Procédure devant la cour
Par une requête et un mémoire complémentaire enregistrés les 16 juillet 2015 et 5 janvier 2017, Mme I...N..., M. K... G..., Mme E...C..., Mme I... F...et M. H... F..., représentés par la Selarlu Levanti, demandent à la cour :
1°) d'annuler ce jugement du tribunal administratif de Grenoble du 13 mai 2015 ;
2°) d'annuler pour excès de pouvoir l'arrêté du 23 juillet 2012 du maire d'Evian-les-Bains ;
3°) de mettre à la charge de la commune d'Evian-les-Bains une somme de 3 000 euros au titre de l'article L. 761-1 du code de justice administrative.
Ils soutiennent que :
- le délai de recours contentieux a été respecté alors qu'ils ont tous signé le recours gracieux formé le 18 septembre 2013 ;
- le projet architectural méconnaît les dispositions de l'article R. 431-10 du code de l'urbanisme, le dossier ne permettant pas d'apprécier l'insertion du projet par rapport aux constructions voisines ainsi que son insertion dans l'environnement lointain ;
- l'article UD 11 du règlement du plan local d'urbanisme a été méconnu compte tenu des proportions des bâtiments prévus;
- le II de l'article L. 146-4 du code de l'urbanisme a été méconnu dès lors qu'il n'existe aucune justification dans le plan local d'urbanisme de l'extension de l'urbanisation résultant du projet, qui ne présente pas un caractère limité ;
Par des mémoires en défense enregistrés le 23 septembre 2015 et le 20 janvier 2017, la commune d'Evian-les-Bains, représentée par la Selas Adamas Affaires Publiques, conclut au rejet de la requête et à ce que la somme de 2 000 euros soit mise à la charge des requérants en application de l'article L. 761-1 du code de justice administrative.
Elle soutient que les moyens de la requête ne sont pas fondés.
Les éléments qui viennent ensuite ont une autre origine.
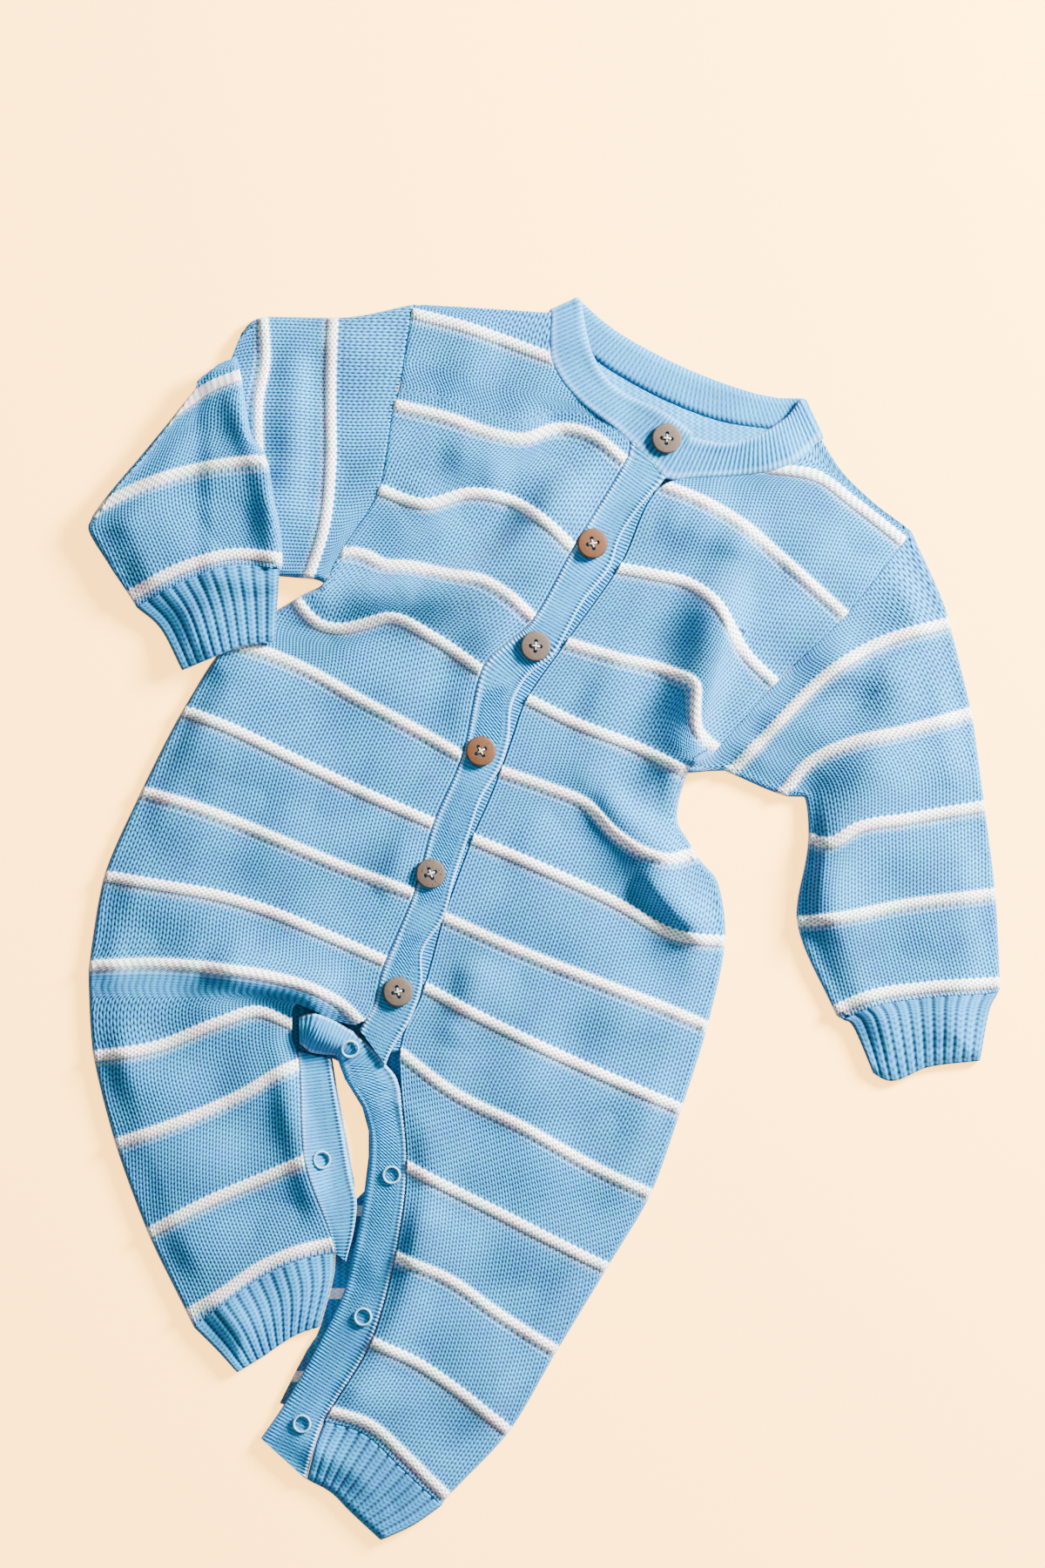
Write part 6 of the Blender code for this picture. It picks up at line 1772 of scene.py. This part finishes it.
class ROMPER_OT_stage(bpy.types.Operator):
    """Build the plain floor, the soft studio light and the camera straight above"""

    bl_idname = "romper.stage"
    bl_label = "Stage"

    def execute(self, context):
        deselect_all()
        bpy.ops.mesh.primitive_plane_add(size=FLOOR_SIZE, location=(0.0, 0.0, FLOOR_LEVEL))
        floor = context.active_object
        floor.name = "stage_floor"
        bpy.ops.object.transform_apply(location=True, rotation=True, scale=True)
        floor.data.materials.append(floor_material("pale_floor", tuple(colours().floor)))
        # The glow that makes the floor pale would turn the garment's low rims green.
        floor.visible_diffuse = False
        for name, place, size, power, tint in LIGHTS:
            bpy.ops.object.light_add(type="AREA", location=place)
            light = context.active_object
            light.name = name
            light.data.size = size
            light.data.energy = power
            light.data.color = tint
            light.rotation_euler = (-Vector(place)).to_track_quat("-Z", "Y").to_euler()
        world = bpy.data.worlds.new("studio")
        context.scene.world = world
        world.use_nodes = True
        background = world.node_tree.nodes["Background"]
        background.inputs[0].default_value = WORLD_TINT
        background.inputs[1].default_value = WORLD_STRENGTH
        camera = bpy.data.objects.new("camera", bpy.data.cameras.new("camera"))
        context.scene.collection.objects.link(camera)
        context.scene.camera = camera
        aim = (FRAME_MIDDLE[0] - MIDDLE[0], FRAME_MIDDLE[1] - MIDDLE[1])
        camera.location = (aim[0] * MM, aim[1] * MM, CAMERA_HEIGHT)
        camera.data.sensor_fit = "VERTICAL"
        camera.data.sensor_height = SENSOR
        camera.data.lens = SENSOR * CAMERA_HEIGHT / FRAME_LENGTH
        return {"FINISHED"}


class ROMPER_PT_sidebar(bpy.types.Panel):
    """Sizes, colours and pieces of the romper"""

    bl_idname = "ROMPER_PT_sidebar"
    bl_label = "Knitted baby romper"
    bl_space_type = "VIEW_3D"
    bl_region_type = "UI"
    bl_category = "Romper"

    def draw(self, context):
        for group in (context.scene.romper_sizes, context.scene.romper_colours):
            for name in type(group).__annotations__:
                self.layout.prop(group, name)
        for piece in PIECES:
            self.layout.operator(piece.bl_idname)


PIECES = (ROMPER_OT_back, ROMPER_OT_fronts, ROMPER_OT_sleeves, ROMPER_OT_cuffs, ROMPER_OT_bands,
          ROMPER_OT_buttons, ROMPER_OT_snaps, ROMPER_OT_stage)
CLASSES = (RomperSizes, RomperColours, *PIECES, ROMPER_PT_sidebar)


def register():
    """Make the groups, operators and panel known to Blender."""
    for kind in CLASSES:
        bpy.utils.register_class(kind)
    bpy.types.Scene.romper_sizes = bpy.props.PointerProperty(type=RomperSizes)
    bpy.types.Scene.romper_colours = bpy.props.PointerProperty(type=RomperColours)


def unregister():
    """Take the groups, operators and panel away again."""
    del bpy.types.Scene.romper_colours
    del bpy.types.Scene.romper_sizes
    for kind in reversed(CLASSES):
        bpy.utils.unregister_class(kind)


def main():
    """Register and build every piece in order."""
    register()
    for build in (bpy.ops.romper.back, bpy.ops.romper.fronts, bpy.ops.romper.sleeves, bpy.ops.romper.cuffs,
                  bpy.ops.romper.bands, bpy.ops.romper.buttons, bpy.ops.romper.snaps, bpy.ops.romper.stage):
        build()


if __name__ == "__main__":
    main()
Par un mémoire enregistré le 5 novembre 2015, la SAS Pure Habitat, représentée par la SCP B...et Metral, conclut au rejet de la requête et à ce que la somme de 5 000 euros soit mise à la charge des requérants en application de l'article L. 761-1 du code de justice administrative.
Elle soutient que :
- il n'est pas justifié de ce que la requête a été introduite dans le délai d'appel ;
- MmeN..., MmeC..., M. et Mme F...ne sont pas recevables à contester son permis de construire dès lors que le recours gracieux formé contre ce permis n'a été signé que par M.G... ;
- les moyens de la requête ne sont pas fondés.
Par une ordonnance du 12 janvier 2017, la clôture d'instruction, initialement fixée au 6 janvier 2017 par ordonnance du 14 décembre 2016, a été reportée au 30 janvier 2017, en application des articles R. 613-1 et R. 613-3 du code de justice administrative.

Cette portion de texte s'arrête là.